Work to do =
In full and without alteration, give the listing again.

Data =
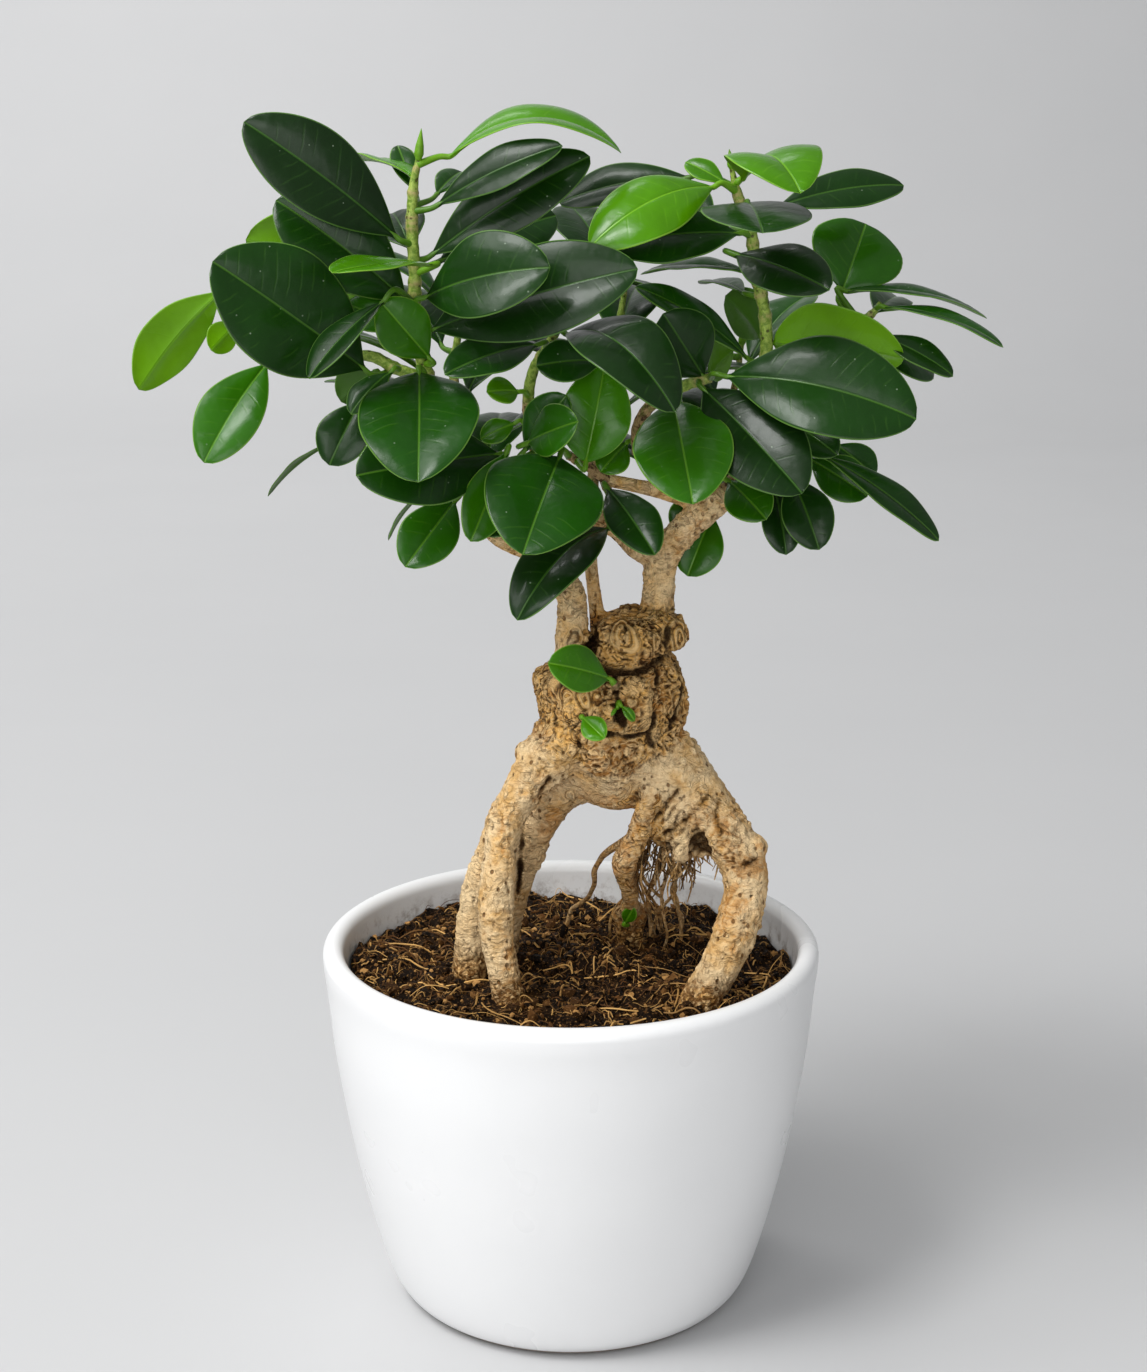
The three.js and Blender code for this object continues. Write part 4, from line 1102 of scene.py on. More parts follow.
THIN_ROOTS = [
    [(17.4, -5, 137, 1.6), (8.2, 8, 124.7, 1.2), (6.3, 15, 114.6, 1), (4.1, 22, 107.7, 0.9),
     (-0.3, 28, 101.8, 0.9), (-2.5, 30, 90, 0.8)],
    [(28, 6, 135, 1.4), (25, 12, 121, 0.9), (22.5, 17, 112, 0.8), (23, 22, 104, 0.8),
     (24, 25, 90, 0.8)],
    [(33, 4, 133, 1.3), (31, 10, 122, 0.9), (29.5, 15, 114, 0.8), (31.5, 20, 106, 0.8),
     (33, 23, 90, 0.8)],
]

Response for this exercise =
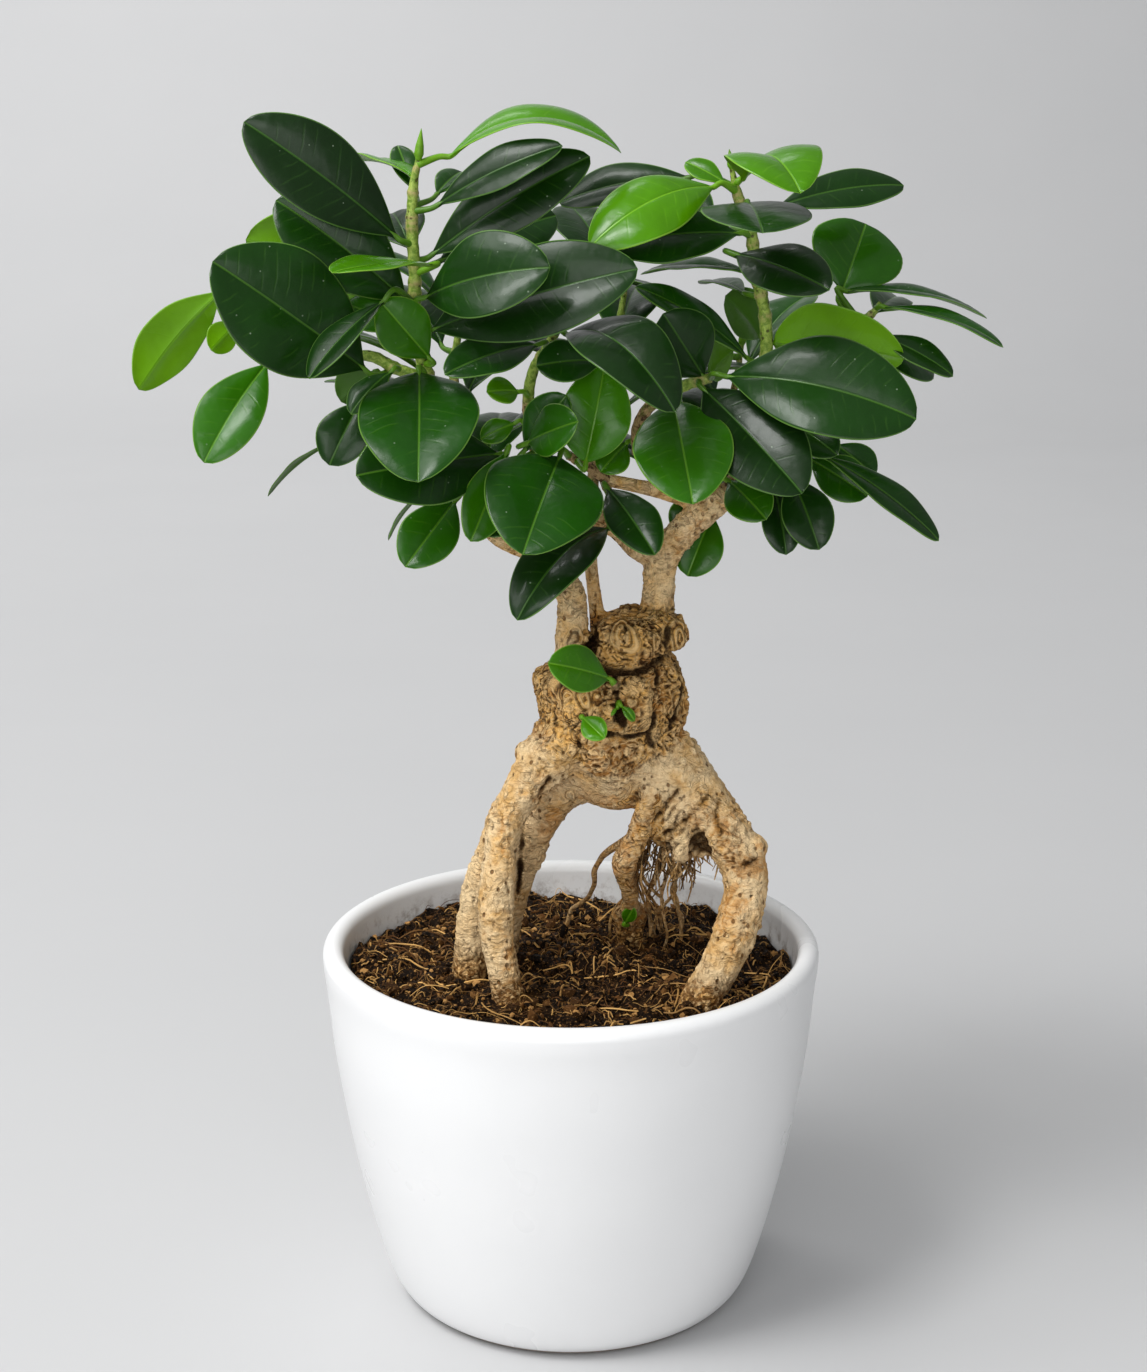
The three.js and Blender code for this object continues. Write part 4, from line 1102 of scene.py on. More parts follow.
THIN_ROOTS = [
    [(17.4, -5, 137, 1.6), (8.2, 8, 124.7, 1.2), (6.3, 15, 114.6, 1), (4.1, 22, 107.7, 0.9),
     (-0.3, 28, 101.8, 0.9), (-2.5, 30, 90, 0.8)],
    [(28, 6, 135, 1.4), (25, 12, 121, 0.9), (22.5, 17, 112, 0.8), (23, 22, 104, 0.8),
     (24, 25, 90, 0.8)],
    [(33, 4, 133, 1.3), (31, 10, 122, 0.9), (29.5, 15, 114, 0.8), (31.5, 20, 106, 0.8),
     (33, 23, 90, 0.8)],
]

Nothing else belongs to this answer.